No existe un para qué o un para quién más claro. Después de todo, tampoco resulta mucho más claro ni evidente el sentido de nuestras fugaces vidas. Pero a pesar de ello presentimos que todo viaje merece ser acompañado por un registro de nuestras impresiones, y es por eso que insistimos, por ejemplo, en llevar una cámara de fotos encima cuando visitamos lugares a los cuales suponemos que no regresaremos pronto. Y quien dice no pronto dice acaso jamás. Nos hacemos fotografiar, sonrientes, como si se tratase de un momento ideal, delante de cada atracción turística cuando salimos de viaje, y el mismo ritual acompaña nuestros aniversarios y ocasiones especiales, intuyendo que después de todo tampoco volveremos a ese momento único, que ya hemos dejado atrás, parte de un pasado que se aleja veloz de nosotros, en el instante mismo de haber escuchado el click que marca el inicio de la existencia de la foto en cuestión. Una fotografía que muy probablemente nos sobrevivirá, hasta que alguien, limpiando un cajón en un futuro incierto, se tope con ella, liberada a su propia suerte, y se pregunte quiénes serían aquellos desconocidos que posaban, allá lejos y hace tiempo, ofreciendo una intrigante sonrisa a la cámara.
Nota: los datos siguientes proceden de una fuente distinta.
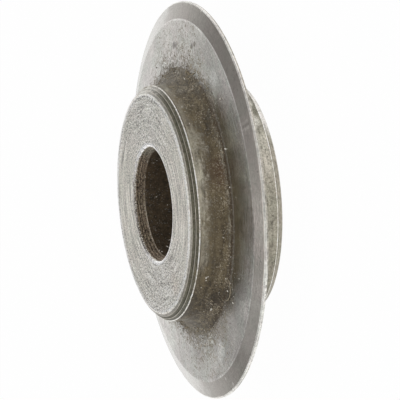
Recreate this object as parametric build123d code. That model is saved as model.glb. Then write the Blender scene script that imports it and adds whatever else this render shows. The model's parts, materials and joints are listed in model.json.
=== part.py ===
from build123d import *

import os
from math import radians, sin, tan

# Cutting wheel of a pipe cutter: one piece of hardened tool steel, turned and ground.
# A thin blade runs around the middle of two equal hubs, and a plain bore goes through both.
# The axis is +Z, and the origin is the wheel's centre, halfway between the two hub faces.
# All sizes are in millimetres.

# Blade
cutting_diameter = 19.0
edge_radius = 0.1
bevel_angle = 18.0
blade_thickness_at_bevel = 0.68
blade_thickness_at_root = 1.34
root_fillet_radius = 0.85

# Hubs
hub_diameter = 11.25
hub_width = 4.65
step_count = 2
step_width = 0.125
step_height = 0.135
step_ledge = 0.085
face_break_width = 0.155
face_break_height = 0.08

# Bore: the pin that the wheel turns on, and the countersink at each mouth
pin_diameter = 5.0
running_clearance = 0.05
countersink_width = 0.22
countersink_depth = 0.46

# Radii and heights that follow from the sizes above
hub_radius = hub_diameter / 2
bore_radius = (pin_diameter + running_clearance) / 2
face_height = hub_width / 2
hub_side_height = face_height - face_break_height - step_count * step_height

# The two bevels would meet in a point a little outside the rim, before the edge is rounded.
bevel_apex_radius = cutting_diameter / 2 + edge_radius * (1 / sin(radians(bevel_angle)) - 1)
bevel_inner_radius = bevel_apex_radius - blade_thickness_at_bevel / 2 / tan(radians(bevel_angle))


def bore_outline():
    """Points from the middle of the bore up to the hub face."""
    return [
        (bore_radius, 0),
        (bore_radius, face_height - countersink_depth),
        (bore_radius + countersink_width, face_height),
    ]


def hub_edge_outline():
    """Points from the hub face outwards, over the broken edge and down the turned steps."""
    points = [(hub_radius - step_count * step_width - face_break_width, face_height)]
    for step in reversed(range(step_count)):
        foot = hub_side_height + step * step_height
        points.append((hub_radius - (step + 1) * step_width, foot + step_height))
        points.append((hub_radius - (step + 1) * step_width + step_width - step_ledge, foot))
    points.append((hub_radius, hub_side_height))
    return points


root_corner = (hub_radius, blade_thickness_at_root / 2)
bevel_corner = (bevel_inner_radius, blade_thickness_at_bevel / 2)
apex = (bevel_apex_radius, 0)


def half_outline():
    """The upper half of the section, as (radius, height), from the bore out to the cutting edge."""
    return bore_outline() + hub_edge_outline() + [root_corner, bevel_corner, apex]


def corners_at(section, radius, height):
    """The section's corners at this radius, above and below the middle."""
    return section.vertices().filter_by(
        lambda corner: abs(corner.X - radius) < 1e-4 and abs(abs(corner.Y) - height) < 1e-4
    )


def wheel_section():
    """The whole section on one side of the axis, with its root fillets and rounded cutting edge."""
    upper = Polyline(*half_outline())
    lower = mirror(upper, about=Plane.XZ)
    section = make_face(Curve() + [upper, lower])
    section = fillet(corners_at(section, *root_corner), root_fillet_radius)
    return fillet(corners_at(section, *apex), edge_radius)


cutter_wheel = revolve(Plane.XZ * wheel_section(), axis=Axis.Z)
cutter_wheel.label = "cutter_wheel"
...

Las palabras tienen, con relación a una fotografía, la ventaja del decir. No se ven nuestros rostros detrás de las letras, pero podemos en cambio expresar nuestros miedos, nuestros nombres, nuestros anhelos, nuestros secretos inconfesables, nuestra poesía. El destino final de estas palabras, ya se sabe, será a la larga el mismo que el de aquellas fotos: palabras escritas en la arena o en el viento. Pero estamos en el mundo, en una isla en medio del mar, y la tentación de arrojar una botella al infinito océano, con la esperanza de que algún día el mensaje que contiene llegue a ser compartido por alguien, es razón más que suficiente como para justificar el intento.